## Sentiment Analysis - Amazon baby data

In [1]:
import pandas as pd
#products = pd.read_csv(f"D:/Docs/amazon_baby.csv")
products = pd.read_csv(f"D:/SYED/data/amazon_baby.csv")
products.info()

<class 'pandas.core.frame.DataFrame'>
RangeIndex: 183531 entries, 0 to 183530
Data columns (total 3 columns):
 #   Column  Non-Null Count   Dtype 
---  ------  --------------   ----- 
 0   name    183213 non-null  object
 1   review  182702 non-null  object
 2   rating  183531 non-null  int64 
dtypes: int64(1), object(2)
memory usage: 4.2+ MB


## Remove the NAN values in review column

In [2]:
products = products.fillna({'review':''})  # fill in N/A's in the review column
products['review'].isnull().values.any()

False

## Remove punctuation marks

In [3]:
import string
products['review_clean'] = products['review'].apply(lambda x: x.translate(str.maketrans('', '', string.punctuation)))
products.head(5)

Unnamed: 0,name,review,rating,review_clean
0,Planetwise Flannel Wipes,"These flannel wipes are OK, but in my opinion ...",3,These flannel wipes are OK but in my opinion n...
1,Planetwise Wipe Pouch,it came early and was not disappointed. i love...,5,it came early and was not disappointed i love ...
2,Annas Dream Full Quilt with 2 Shams,Very soft and comfortable and warmer than it l...,5,Very soft and comfortable and warmer than it l...
3,Stop Pacifier Sucking without tears with Thumb...,This is a product well worth the purchase. I ...,5,This is a product well worth the purchase I h...
4,Stop Pacifier Sucking without tears with Thumb...,All of my kids have cried non-stop when I trie...,5,All of my kids have cried nonstop when I tried...


### Remove rating of 3

In [4]:
products = products[products['rating'] != 3]
products.head(3)

Unnamed: 0,name,review,rating,review_clean
1,Planetwise Wipe Pouch,it came early and was not disappointed. i love...,5,it came early and was not disappointed i love ...
2,Annas Dream Full Quilt with 2 Shams,Very soft and comfortable and warmer than it l...,5,Very soft and comfortable and warmer than it l...
3,Stop Pacifier Sucking without tears with Thumb...,This is a product well worth the purchase. I ...,5,This is a product well worth the purchase I h...
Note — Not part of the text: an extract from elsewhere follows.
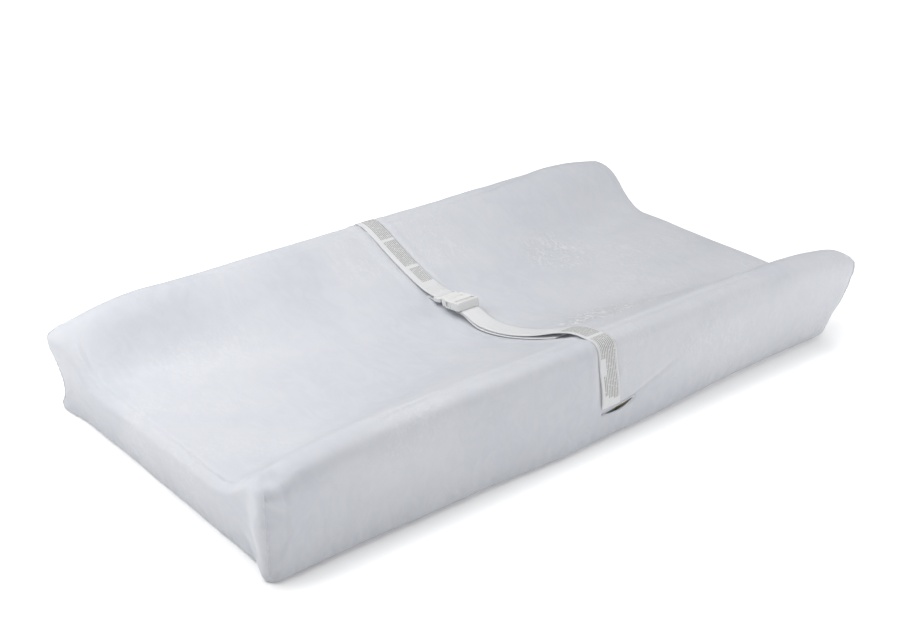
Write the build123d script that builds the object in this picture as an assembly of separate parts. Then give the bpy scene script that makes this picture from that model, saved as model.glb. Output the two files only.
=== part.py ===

### More than 3 is +1 else -1

In [5]:
products['sentiment'] = products['rating'].apply(lambda rating : +1 if rating > 3 else -1)
#Example of negative review
products['review'][27401]

'I love this product.Simple but does the job great.Very easy to attach.I really have nothing bad to say about it.My baby is now protected from the sun.'

## Split the data into test/train

In [6]:
train_data_indices = pd.read_json(f"D:/repos/CourseraPlus/1_ML_Combined_Courses/Course/Week-2/train-idx.json")
train_set = pd.DataFrame(products, index = train_data_indices[0])
test_data_indices = pd.read_json(f"D:/repos/CourseraPlus/1_ML_Combined_Courses/Course/Week-2/test-idx.json")
test_set = pd.DataFrame(products, index = test_data_indices[0])
print("Train set: " + str(train_set.shape))
print("Test set: " + str(test_set.shape))

Train set: (133416, 5)
Test set: (33336, 5)


### Remove all the NaN before carrying out training

In [7]:
train_set.dropna(subset = ["name"], inplace=True)
train_set.isnull().values.sum()
test_set.dropna(subset = ["name"], inplace=True)
test_set.isnull().values.sum()
print("Train set: " + str(train_set.shape))
print("Test set: " + str(test_set.shape))

Train set: (121011, 5)
Test set: (30209, 5)


## Dictionary of word counts

In [8]:
from sklearn.feature_extraction.text import CountVectorizer
vectorizer = CountVectorizer(token_pattern=r'\b\w+\b')
train_matrix = vectorizer.fit_transform(train_set['review_clean'])
test_matrix = vectorizer.transform(test_set['review_clean'])
print("Train matrix: " + str(train_matrix.shape))
print("Test matrix: " + str(test_matrix.shape))

Train matrix: (121011, 113128)
Test matrix: (30209, 113128)


In [9]:
from sklearn.linear_model import LogisticRegression
sentiment_model = LogisticRegression(random_state=0).fit(train_matrix, train_set['sentiment'])
sentiment_model.coef_

STOP: TOTAL NO. of ITERATIONS REACHED LIMIT.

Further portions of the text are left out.